Smoke in Grilling: Variations

Smoke functions in grilling in many ways, depending on its temperature.  It can act as a cooking medium, like water or steam, to directly cook the food. This works well for more delicate lower-fat foods like white fish and chicken breasts. Smoke can also contribute deep flavor during long slow cooking, as in classic barbecue. Moreover, smoke can even provide preserving qualities, extending the storage life of foods like pastrami. Smoke is as versatile as it is delicious!

A Note On The Smoke Ring

The smoke ring is that beautiful pink layer just beneath the surface of well-smoked food.
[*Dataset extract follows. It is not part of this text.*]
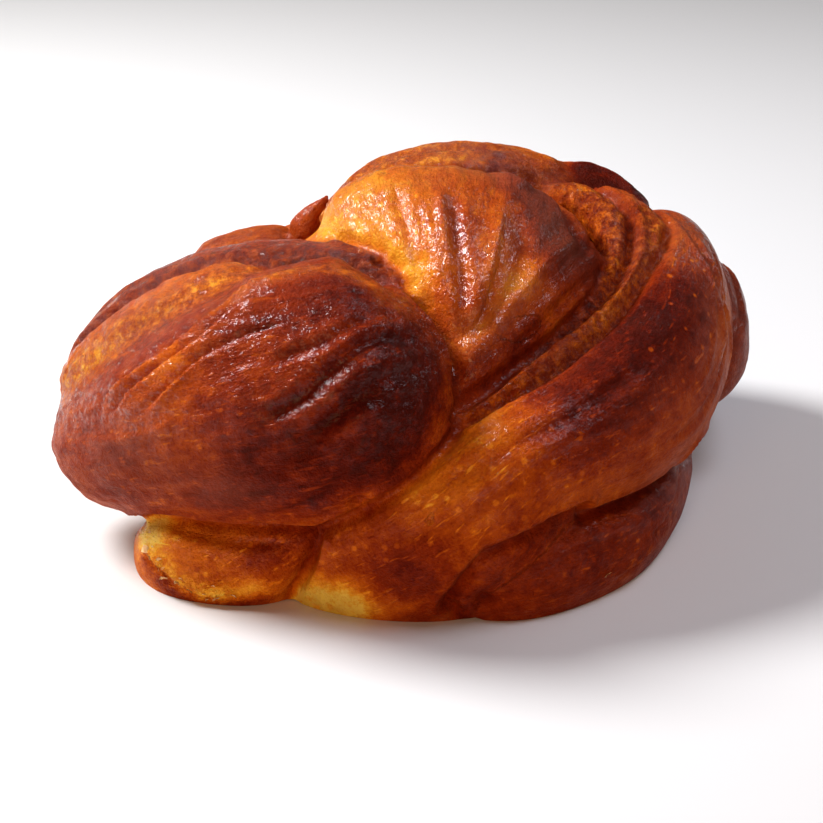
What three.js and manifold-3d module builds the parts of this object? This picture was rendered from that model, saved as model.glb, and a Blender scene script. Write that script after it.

It’s considered a sure sign that you can cook like a pitmaster. However, you may be surprised to know that only certain components of smoke produce that color. Technically you could cause a smoke ring without smoke! The smoke ring happens when two gases produced by burning (Nitric oxide and carbon monoxide) interact with myoglobin, an oxygen-carrying pigment in meat. While combustion, such as from a charcoal grill, creates that beautiful pink ring, the visible smoke has nothing to do with it. But it still tastes good.


Smoke is a delicious aspect of grilling, and deserves to be well understood. To cook like a pitmaster and to enjoy smoke-infused food at its best, become familiar with the features and abilities of smoke on the grill.